» Problem requirements
Starting with the first line and ending with the line that holds "return material", repeat the material exactly.

═══ Source material

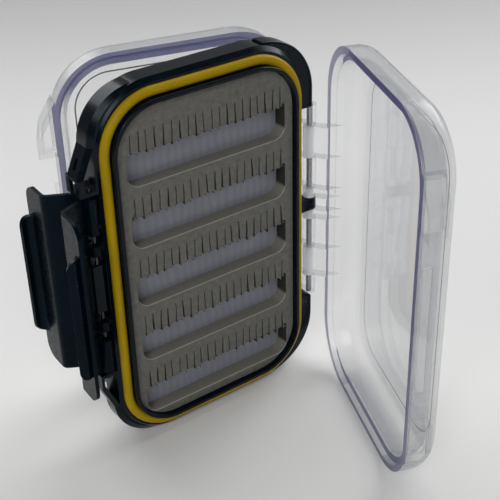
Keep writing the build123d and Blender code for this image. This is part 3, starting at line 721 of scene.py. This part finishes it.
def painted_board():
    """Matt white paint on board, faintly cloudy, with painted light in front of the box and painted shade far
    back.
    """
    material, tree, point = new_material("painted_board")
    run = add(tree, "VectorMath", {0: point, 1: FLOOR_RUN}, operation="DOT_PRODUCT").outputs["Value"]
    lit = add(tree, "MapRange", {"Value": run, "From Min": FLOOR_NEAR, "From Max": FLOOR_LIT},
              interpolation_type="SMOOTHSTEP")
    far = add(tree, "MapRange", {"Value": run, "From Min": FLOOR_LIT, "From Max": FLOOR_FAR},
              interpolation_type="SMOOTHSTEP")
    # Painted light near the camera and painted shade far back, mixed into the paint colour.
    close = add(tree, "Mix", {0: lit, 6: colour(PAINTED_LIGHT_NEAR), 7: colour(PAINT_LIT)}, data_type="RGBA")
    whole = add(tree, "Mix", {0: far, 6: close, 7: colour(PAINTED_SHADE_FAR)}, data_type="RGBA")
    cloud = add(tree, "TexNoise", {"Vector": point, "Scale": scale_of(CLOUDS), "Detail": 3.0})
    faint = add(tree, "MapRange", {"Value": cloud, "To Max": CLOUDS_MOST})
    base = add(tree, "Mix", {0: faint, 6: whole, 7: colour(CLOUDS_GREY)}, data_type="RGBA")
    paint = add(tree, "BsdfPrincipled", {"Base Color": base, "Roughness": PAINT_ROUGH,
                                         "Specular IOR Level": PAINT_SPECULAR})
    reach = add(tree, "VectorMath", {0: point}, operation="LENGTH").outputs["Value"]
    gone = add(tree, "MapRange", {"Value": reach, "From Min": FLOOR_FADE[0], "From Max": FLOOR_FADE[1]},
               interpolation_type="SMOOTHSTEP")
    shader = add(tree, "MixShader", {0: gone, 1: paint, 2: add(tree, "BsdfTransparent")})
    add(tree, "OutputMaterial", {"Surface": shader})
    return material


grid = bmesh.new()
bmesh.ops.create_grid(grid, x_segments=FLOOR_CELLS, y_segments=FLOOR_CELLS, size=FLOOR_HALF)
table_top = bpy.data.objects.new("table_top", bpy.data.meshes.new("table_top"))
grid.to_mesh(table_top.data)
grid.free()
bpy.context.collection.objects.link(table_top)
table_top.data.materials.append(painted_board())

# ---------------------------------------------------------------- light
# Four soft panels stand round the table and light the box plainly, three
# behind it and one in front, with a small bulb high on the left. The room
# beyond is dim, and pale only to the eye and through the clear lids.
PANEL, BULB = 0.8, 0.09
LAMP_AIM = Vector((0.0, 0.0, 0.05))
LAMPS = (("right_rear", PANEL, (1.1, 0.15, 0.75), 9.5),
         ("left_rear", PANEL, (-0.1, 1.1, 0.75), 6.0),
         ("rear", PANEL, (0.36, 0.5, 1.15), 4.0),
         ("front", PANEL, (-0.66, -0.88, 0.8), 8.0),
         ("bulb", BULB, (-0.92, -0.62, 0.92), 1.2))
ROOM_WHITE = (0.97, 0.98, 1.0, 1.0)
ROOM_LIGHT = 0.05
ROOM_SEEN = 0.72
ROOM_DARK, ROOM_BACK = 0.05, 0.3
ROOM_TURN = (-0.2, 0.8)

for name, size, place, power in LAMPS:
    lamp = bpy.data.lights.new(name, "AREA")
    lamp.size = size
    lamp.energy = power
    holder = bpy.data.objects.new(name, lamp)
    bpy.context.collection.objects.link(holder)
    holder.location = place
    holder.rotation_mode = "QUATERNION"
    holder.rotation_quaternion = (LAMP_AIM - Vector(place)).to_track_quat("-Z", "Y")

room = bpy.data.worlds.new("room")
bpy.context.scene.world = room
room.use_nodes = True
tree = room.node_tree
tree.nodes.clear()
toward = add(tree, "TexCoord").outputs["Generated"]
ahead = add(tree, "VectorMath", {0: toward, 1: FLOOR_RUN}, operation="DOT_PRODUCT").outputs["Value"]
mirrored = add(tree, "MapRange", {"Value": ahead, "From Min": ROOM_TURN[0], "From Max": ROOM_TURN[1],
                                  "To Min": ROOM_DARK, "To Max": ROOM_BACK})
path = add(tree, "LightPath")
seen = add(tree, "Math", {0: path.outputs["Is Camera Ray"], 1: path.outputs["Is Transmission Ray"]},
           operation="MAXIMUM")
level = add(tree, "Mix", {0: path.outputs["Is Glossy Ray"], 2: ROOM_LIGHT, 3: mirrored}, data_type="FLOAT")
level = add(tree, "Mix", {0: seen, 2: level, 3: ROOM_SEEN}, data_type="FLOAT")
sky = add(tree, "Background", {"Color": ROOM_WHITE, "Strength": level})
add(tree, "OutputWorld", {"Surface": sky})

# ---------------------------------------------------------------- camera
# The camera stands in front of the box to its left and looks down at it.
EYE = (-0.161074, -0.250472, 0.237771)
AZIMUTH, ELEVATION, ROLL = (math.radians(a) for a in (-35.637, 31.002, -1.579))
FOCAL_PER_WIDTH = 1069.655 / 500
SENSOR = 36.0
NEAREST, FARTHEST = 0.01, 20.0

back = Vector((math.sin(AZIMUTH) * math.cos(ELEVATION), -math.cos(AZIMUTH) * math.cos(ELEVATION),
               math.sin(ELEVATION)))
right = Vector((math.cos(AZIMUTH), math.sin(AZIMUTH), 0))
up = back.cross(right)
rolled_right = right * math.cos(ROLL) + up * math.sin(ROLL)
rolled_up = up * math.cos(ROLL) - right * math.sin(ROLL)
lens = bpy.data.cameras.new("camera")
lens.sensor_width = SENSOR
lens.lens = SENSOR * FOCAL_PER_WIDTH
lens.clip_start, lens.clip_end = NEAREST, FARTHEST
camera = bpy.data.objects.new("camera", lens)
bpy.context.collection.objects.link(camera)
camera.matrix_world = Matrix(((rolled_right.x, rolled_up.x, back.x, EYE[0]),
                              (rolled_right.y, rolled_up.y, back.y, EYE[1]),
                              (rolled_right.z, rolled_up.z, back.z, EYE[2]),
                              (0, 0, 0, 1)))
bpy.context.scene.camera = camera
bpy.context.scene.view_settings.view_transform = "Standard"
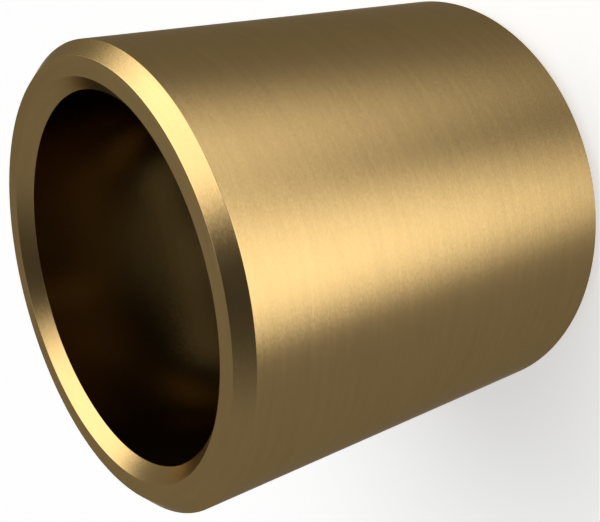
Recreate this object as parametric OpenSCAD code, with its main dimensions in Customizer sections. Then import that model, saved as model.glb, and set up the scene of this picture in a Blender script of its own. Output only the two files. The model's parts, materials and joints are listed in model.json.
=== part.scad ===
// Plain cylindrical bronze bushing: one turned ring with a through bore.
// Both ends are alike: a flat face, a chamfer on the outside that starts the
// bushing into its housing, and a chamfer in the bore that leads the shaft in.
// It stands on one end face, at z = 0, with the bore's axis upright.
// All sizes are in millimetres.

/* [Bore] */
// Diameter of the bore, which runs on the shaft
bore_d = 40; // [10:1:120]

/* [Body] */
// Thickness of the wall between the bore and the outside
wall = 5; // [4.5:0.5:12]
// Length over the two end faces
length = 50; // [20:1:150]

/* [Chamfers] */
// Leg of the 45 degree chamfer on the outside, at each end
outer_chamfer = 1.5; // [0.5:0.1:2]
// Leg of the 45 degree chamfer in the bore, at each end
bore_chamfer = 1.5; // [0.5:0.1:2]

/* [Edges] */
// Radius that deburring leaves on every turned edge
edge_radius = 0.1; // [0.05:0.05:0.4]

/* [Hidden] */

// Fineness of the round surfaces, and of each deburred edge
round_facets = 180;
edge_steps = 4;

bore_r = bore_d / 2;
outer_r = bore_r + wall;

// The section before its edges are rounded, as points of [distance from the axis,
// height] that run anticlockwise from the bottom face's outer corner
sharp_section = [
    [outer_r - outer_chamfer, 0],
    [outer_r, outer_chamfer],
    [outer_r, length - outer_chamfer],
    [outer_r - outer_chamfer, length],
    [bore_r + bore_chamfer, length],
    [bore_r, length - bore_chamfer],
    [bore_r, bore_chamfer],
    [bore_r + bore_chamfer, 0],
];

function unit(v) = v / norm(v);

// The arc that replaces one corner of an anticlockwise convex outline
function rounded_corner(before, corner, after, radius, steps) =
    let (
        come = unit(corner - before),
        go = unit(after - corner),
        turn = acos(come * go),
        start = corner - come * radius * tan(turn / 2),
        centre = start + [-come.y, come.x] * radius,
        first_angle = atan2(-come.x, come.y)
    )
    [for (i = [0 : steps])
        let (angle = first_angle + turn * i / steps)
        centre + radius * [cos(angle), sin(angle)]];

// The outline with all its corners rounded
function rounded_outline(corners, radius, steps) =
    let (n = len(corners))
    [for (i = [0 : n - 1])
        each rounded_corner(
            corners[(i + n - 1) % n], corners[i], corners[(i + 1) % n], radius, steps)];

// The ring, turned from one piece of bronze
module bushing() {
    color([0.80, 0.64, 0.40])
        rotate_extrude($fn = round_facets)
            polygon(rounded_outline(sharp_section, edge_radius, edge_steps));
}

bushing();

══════

» Written solution
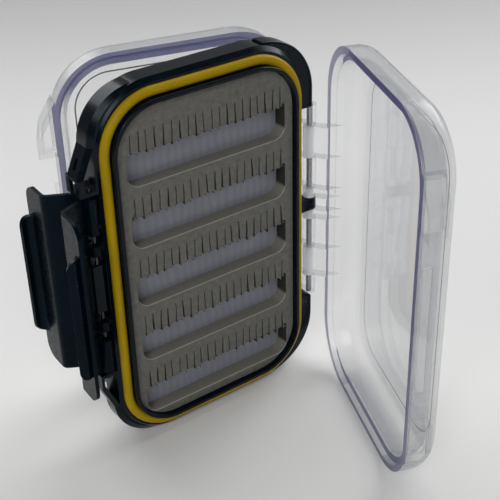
Keep writing the build123d and Blender code for this image. This is part 3, starting at line 721 of scene.py. This part finishes it.
def painted_board():
    """Matt white paint on board, faintly cloudy, with painted light in front of the box and painted shade far
    back.
    """
    material, tree, point = new_material("painted_board")
    run = add(tree, "VectorMath", {0: point, 1: FLOOR_RUN}, operation="DOT_PRODUCT").outputs["Value"]
    lit = add(tree, "MapRange", {"Value": run, "From Min": FLOOR_NEAR, "From Max": FLOOR_LIT},
              interpolation_type="SMOOTHSTEP")
    far = add(tree, "MapRange", {"Value": run, "From Min": FLOOR_LIT, "From Max": FLOOR_FAR},
              interpolation_type="SMOOTHSTEP")
    # Painted light near the camera and painted shade far back, mixed into the paint colour.
    close = add(tree, "Mix", {0: lit, 6: colour(PAINTED_LIGHT_NEAR), 7: colour(PAINT_LIT)}, data_type="RGBA")
    whole = add(tree, "Mix", {0: far, 6: close, 7: colour(PAINTED_SHADE_FAR)}, data_type="RGBA")
    cloud = add(tree, "TexNoise", {"Vector": point, "Scale": scale_of(CLOUDS), "Detail": 3.0})
    faint = add(tree, "MapRange", {"Value": cloud, "To Max": CLOUDS_MOST})
    base = add(tree, "Mix", {0: faint, 6: whole, 7: colour(CLOUDS_GREY)}, data_type="RGBA")
    paint = add(tree, "BsdfPrincipled", {"Base Color": base, "Roughness": PAINT_ROUGH,
                                         "Specular IOR Level": PAINT_SPECULAR})
    reach = add(tree, "VectorMath", {0: point}, operation="LENGTH").outputs["Value"]
    gone = add(tree, "MapRange", {"Value": reach, "From Min": FLOOR_FADE[0], "From Max": FLOOR_FADE[1]},
               interpolation_type="SMOOTHSTEP")
    shader = add(tree, "MixShader", {0: gone, 1: paint, 2: add(tree, "BsdfTransparent")})
    add(tree, "OutputMaterial", {"Surface": shader})
    return material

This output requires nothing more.